Doch Lukaschenko blieb unbeirrt auf Kurs. Der Grund: die angespannte Wirtschaftslage. Weißrussland hat schlicht keine Reserven mehr, um einen monatelangen Lockdown durchzuhalten. Das verschuldete Land braucht Hilfe von außen in Form von Krediten. So erhält Minsk vom Internationalen Währungsfonds (IWF) 900 Millionen US-Dollar, die Europäische Entwicklungsbank EBRD steuert eine Milliarde Euro bei.

 

Opposition hat kein Geld

Dennoch rutscht Belarus in die Rezession - der Rückgang der Rohstoffpreise trifft das Land hart: Die Verarbeitung billigen russischen Öls in belarussischen Raffinerien und der Weiterverkauf gen Westen bildeten lange das Rückgrat der weißrussischen Wirtschaft. In der Corona-Krise ist die Nachfrage in Europa nach Treibstoff aber eingebrochen.
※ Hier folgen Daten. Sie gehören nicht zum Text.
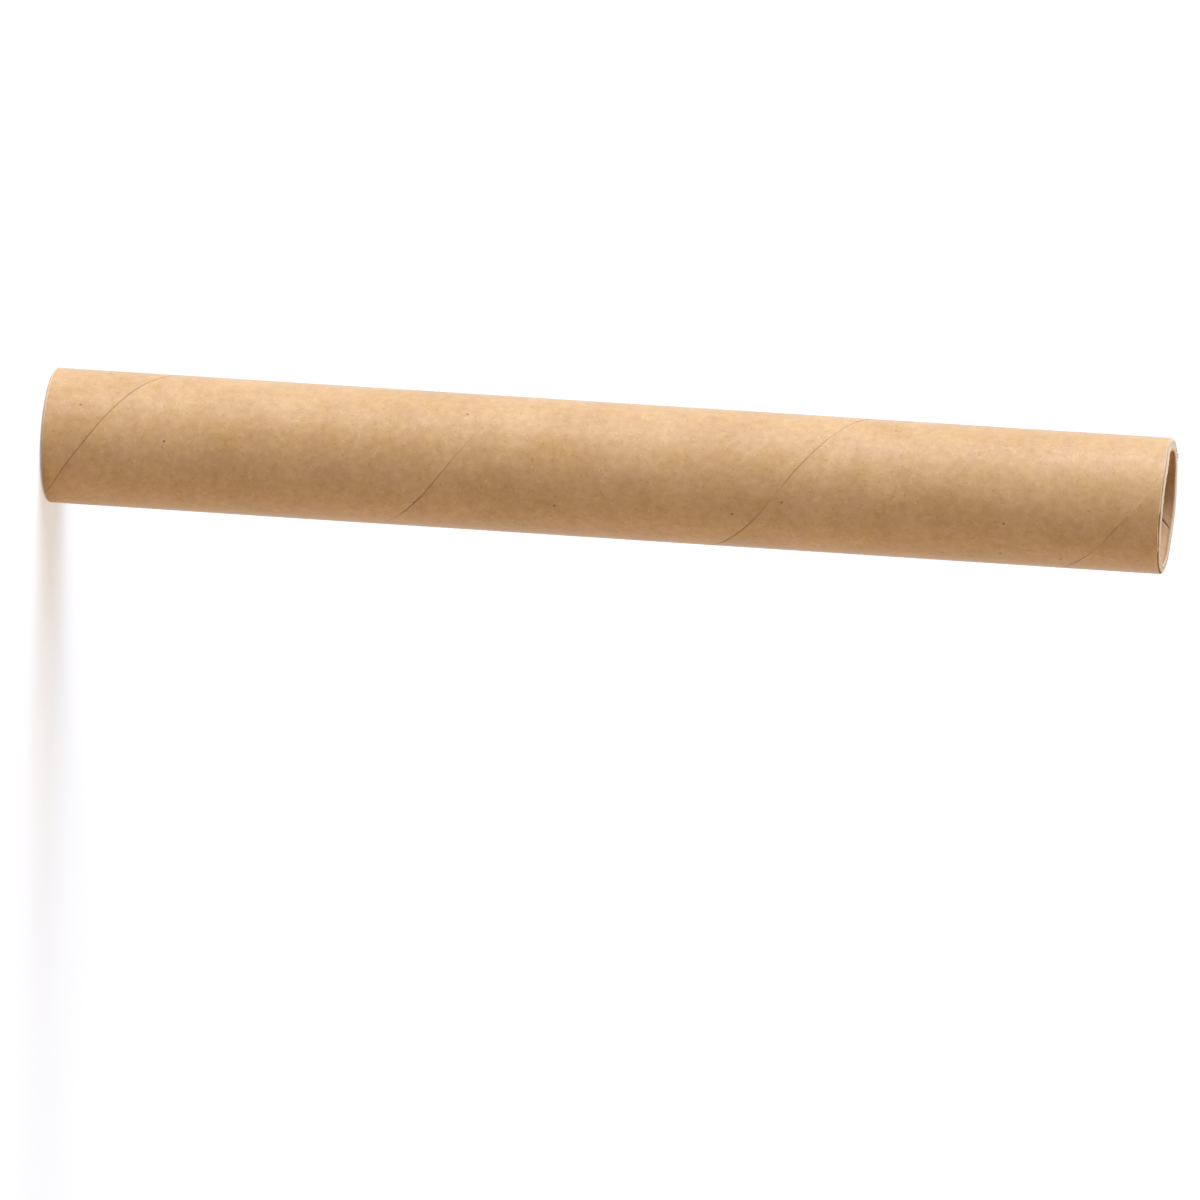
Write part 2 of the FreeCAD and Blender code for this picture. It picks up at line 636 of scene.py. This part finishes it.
def bore_rows(rings):
    """The inner surface, from the top down, with the butt seam of the innermost ply."""
    near_top = LENGTH - np.array(BORE_NEAR_TOP)
    even = np.linspace(LENGTH - BORE_EVEN_FROM, BORE_EVEN_TO, INNER_ROWS)
    distance = across(rings.column - INNER_SEAM_AT, BORE)
    for height in np.concatenate([near_top, even]):
        angle = seam_angle(height) + rings.column
        sprung = SPRUNG_SHARE * math.exp(-(LENGTH - height) / SPRUNG_OVER)
        radius = BORE + groove(distance, height, PLY) + BORE_WAVE * (1 + waves(angle, height))
        radius = radius - at_places(BULGE, angle) * sprung
        # Painted shade in the inner seam's groove
        shade = groove(distance, height, INNER_SEAM_SHADE)
        rings.add("bore", angle, radius, height, angle * BORE, height, shade)


def build_rings():
    """Every ring of the tube, up the outside, over the top, down the bore and across the bottom."""
    rings = Rings(column_angles())
    wall_rows(rings)
    top_corner(rings)
    end_face(rings, TOP)
    bore_edge(rings, TOP)
    bore_rows(rings)
    bore_edge(rings, FOOT)
    end_face(rings, FOOT)
    for turn, band in FOOT_RINGS:
        corner_ring(rings, FOOT, band, math.radians(turn))
    return rings


def fibre_points(root, tip, bow, thickness):
    """Points of one thin bent fibre: triangles of points that shrink towards its tip."""
    points = []
    for share in np.linspace(0, 1, FIBRE_STEPS):
        middle = root + (tip - root) * share + bow * (4 * share * (1 - share))
        for turn in (0, FULL_TURN / 3, FULL_TURN * 2 / 3):
            reach = thickness * (1 - FIBRE_TAPER * share)
            points.append(middle + reach * np.array([math.cos(turn), math.sin(turn), 0.0]))
    return points


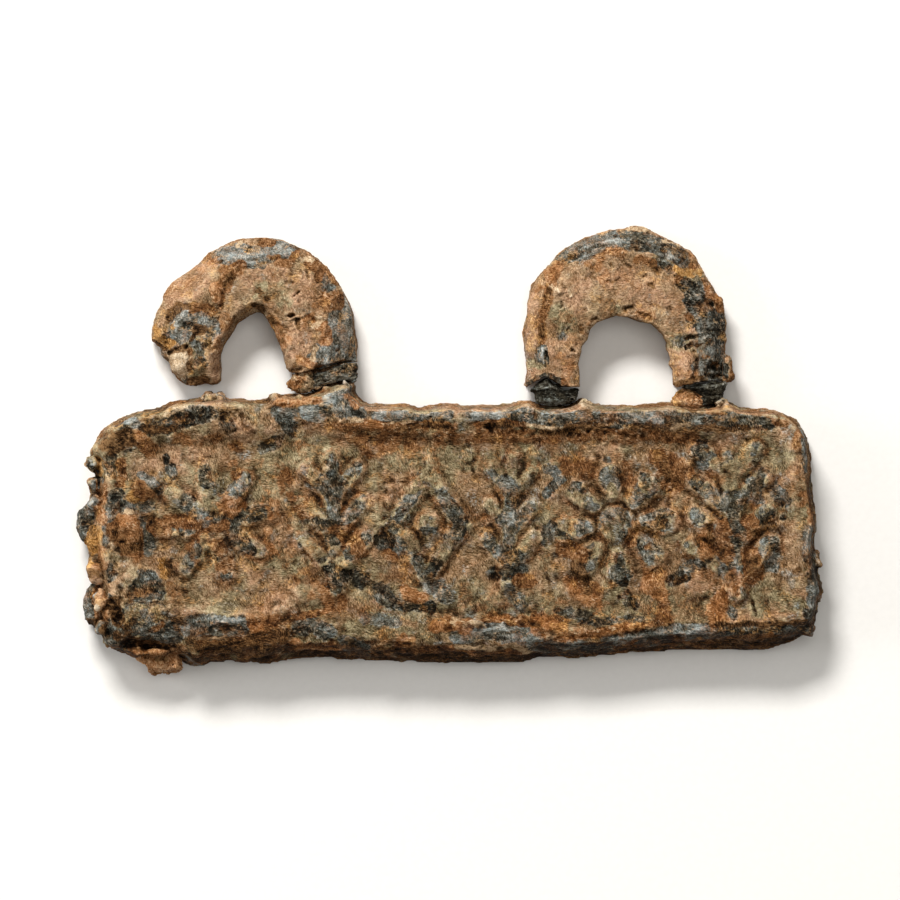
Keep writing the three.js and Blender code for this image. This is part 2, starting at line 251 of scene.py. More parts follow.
def biggest_part(verts, faces, least=0):
    """Keeps the largest connected part, or all with at least that many vertices."""
    label = np.arange(len(verts))
    while True:
        low = label[faces].min(1)
        new = label.copy()
        for k in range(faces.shape[1]):
            np.minimum.at(new, faces[:, k], low)
        new = new[new]
        if (new == label).all():
            break
        label = new
    names, counts = np.unique(label, return_counts=True)
    keep = names[counts >= least] if least else names[[counts.argmax()]]
    good = np.isin(label, keep)
    renum = np.cumsum(good) - 1
    faces = faces[good[faces].all(1)]
    return verts[good], renum[faces]


def without_clumps(verts, faces):
    """Drops small clumps that hang on the rest only by a point or by an edge that four faces share."""
    ends = np.sort(np.stack([faces, np.roll(faces, -1, axis=1)], axis=2).reshape(-1, 2), axis=1).astype(np.int64)
    key = ends[:, 0] * len(verts) + ends[:, 1]
    order = np.argsort(key, kind="stable")
    key = key[order]
    starts = np.nonzero(np.append(True, key[1:] != key[:-1]))[0]
    pair = starts[np.diff(np.append(starts, len(key))) == 2]
    a, b = order[pair] // 4, order[pair + 1] // 4
    label = np.arange(len(faces))
    while True:
        low = np.minimum(label[a], label[b])
        new = label.copy()
        np.minimum.at(new, a, low)
        np.minimum.at(new, b, low)
        new = new[new]
        if (new == label).all():
            break
        label = new
    names, counts = np.unique(label, return_counts=True)
    faces = faces[label == names[counts.argmax()]]
    used = np.unique(faces)
    renum = np.zeros(len(verts), dtype=np.int64)
    renum[used] = np.arange(len(used))
    return verts[used], renum[faces]


def normals(verts, faces):
    a, b, c, d = (verts[faces[:, k]] for k in range(4))
    n = np.cross(c - a, d - b)
    out = np.zeros_like(verts)
    for k in range(4):
        for axis in range(3):
            out[:, axis] += np.bincount(faces[:, k], n[:, axis], len(verts))
    return out / np.maximum(np.linalg.norm(out, axis=1, keepdims=True), 1e-12)


def smooth(values, faces, rounds=1, share=0.5):
    """Averages per-vertex values with their neighbours round each face."""
    n = len(values)
    flat = values if values.ndim == 2 else values[:, None]
    for _ in range(rounds):
        total = np.zeros_like(flat)
        count = np.zeros(n)
        for k in range(4):
            j = (k + 1) % 4
            for a, b in ((faces[:, k], faces[:, j]), (faces[:, j], faces[:, k])):
                for axis in range(flat.shape[1]):
                    total[:, axis] += np.bincount(a, flat[b, axis], n)
                count += np.bincount(a, minlength=n)
        flat = flat * (1 - share) + share * total / np.maximum(count, 1)[:, None]
    return flat if values.ndim == 2 else flat[:, 0]


# ---------------------------------------------------------------- outlines
TABLET = [
    [92, 462], [89, 451], [93, 443], [100, 432.5], [108, 425], [117, 418.6], [130, 412.6], [144, 409],
    [159, 407], [169, 401.8], [191, 398.2], [206, 397.6], [222, 397.0], [243, 398.6], [260, 399.4], [268, 397.2],
    [272, 393.6], [292, 393.6], [303, 394.2], [315, 390.4], [327, 386.2], [340, 381.4], [354.6, 382.6], [355.8, 389.5],
    [360, 397], [368, 402.8], [388, 403.6], [408, 403.6], [418, 406.4], [436, 404.2], [450, 402.6], [461, 404.6],
    [475, 404], [491, 404.6], [510, 403], [520, 399.6], [530, 399.4], [540, 403.8], [556, 405.2], [570, 404],
    [580, 398.8], [588, 401], [602, 404.4], [627, 404.6], [645, 403.4], [662, 401.8], [671, 402.2], [684, 404.8],
    [700, 405], [718, 403.2], [725, 397.6], [731, 402.4], [740, 406.4], [757, 408], [773, 409.6], [786, 413.6],
    [797.5, 421], [806.4, 434], [811.2, 448], [812.6, 472], [814.5, 499], [818.2, 522], [816.4, 536], [815.5, 549],
    [818, 561], [821, 577], [824.5, 592], [820.6, 601], [819, 612], [817, 622], [811.6, 631], [806, 635],
    [798, 640], [788, 644.2], [778, 647.4], [768, 649.8], [755, 650.8], [742, 650.4], [725, 650], [705, 650.4],
    [690, 651], [674, 651.2], [660, 652.2], [645, 653], [630, 653.4], [615, 655.4], [600, 656.8], [585, 658.4],
    [571, 659.6], [556, 657.6], [541, 657.6], [530, 661.2], [516, 663.6], [500, 663.2], [484, 663.2], [470, 663.4],
    [457, 664], [440, 663.2], [424, 663.4], [408, 661.6], [392, 661], [376, 661.4], [360, 660.4], [344, 660],
    [330, 658.6], [314, 658], [300, 659], [290, 660], [281, 662], [270, 664.4], [260, 665], [251, 662.4],
    [240, 664], [229, 661.4], [218, 664], [209, 663.6], [202, 667], [192, 667.4], [184, 664], [170, 657],
    [150, 653.4], [132, 652.8], [124, 654.2], [116, 652.6], [106, 644], [99, 635], [95.4, 622], [94, 604],
    [96, 588], [92.6, 572], [88, 554], [84.6, 536], [87, 518], [93, 500], [95.6, 484],
]
PANEL_MOUTH = [
    [122, 452], [130, 436], [146, 428.5], [180, 425.5], [240, 424.5], [300, 424], [370, 424], [440, 423],
    [510, 424], [590, 425], [670, 427], [740, 428.5], [770, 433], [784, 445], [790, 470], [793, 520],
    [796, 570], [797, 600], [788, 613], [760, 619], [700, 621.5], [630, 624], [560, 628], [500, 629.5],
    [430, 629], [360, 627.5], [300, 626], [245, 622], [200, 610], [160, 590], [134, 570], [122, 540],
    [118, 500],
]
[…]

Für Lukaschenko ist das im Wahljahr eine schlechte Nachricht. Zwar kann sich der Langzeitpräsident auf seinen Repressionsapparat verlassen. Eine Revolution der Opposition ist schon deshalb unrealistisch. "Die wichtigsten Oppositionsparteien haben auch gar kein Geld und zu wenig Leute für eine erfolgversprechende Kampagne", führt Shreibman aus.

Nomenklatura-Kandidat?

Dennoch könnte Lukaschenko sein Corona-Kurs, mit dem er zuvor apolitische Menschen gegen sich mobilisiert hat, noch gefährlich werden. Denn der Präsident bewegt sich zunehmend auf dünnem Eis. Im Internet wird er immer mehr zur Hassfigur. Wirklich gefährlich wäre für Lukaschenko aber wohl nur ein Konkurrent aus der Nomenklatura. "Es ist zumindest auffällig, dass mit dem früheren stellvertretenden Verteidigungsminister Valery Tsepkalo ein prominenter Politiker offenbar überlegt, bei der Wahl anzutreten", sagt Shreibman.

Tsepkalo hatte sich als Leiter des sehr erfolgreichen Hi-Tech-Parks einen Namen gemacht, eine Art belarussisches Silicon Valley. "Ob er, wenn er antritt, aber aus eigener Initiative oder als eine Art Regierungskandidat antritt, weiß man noch nicht", berichtet Shreibman. Fest steht aber: Sollte sich die Wirtschafts- und Corona-Krise in Weißrussland weiter verschärfen, könnte der Moment kommen, an dem Lukaschenkos Unterstützer von ihm abrücken.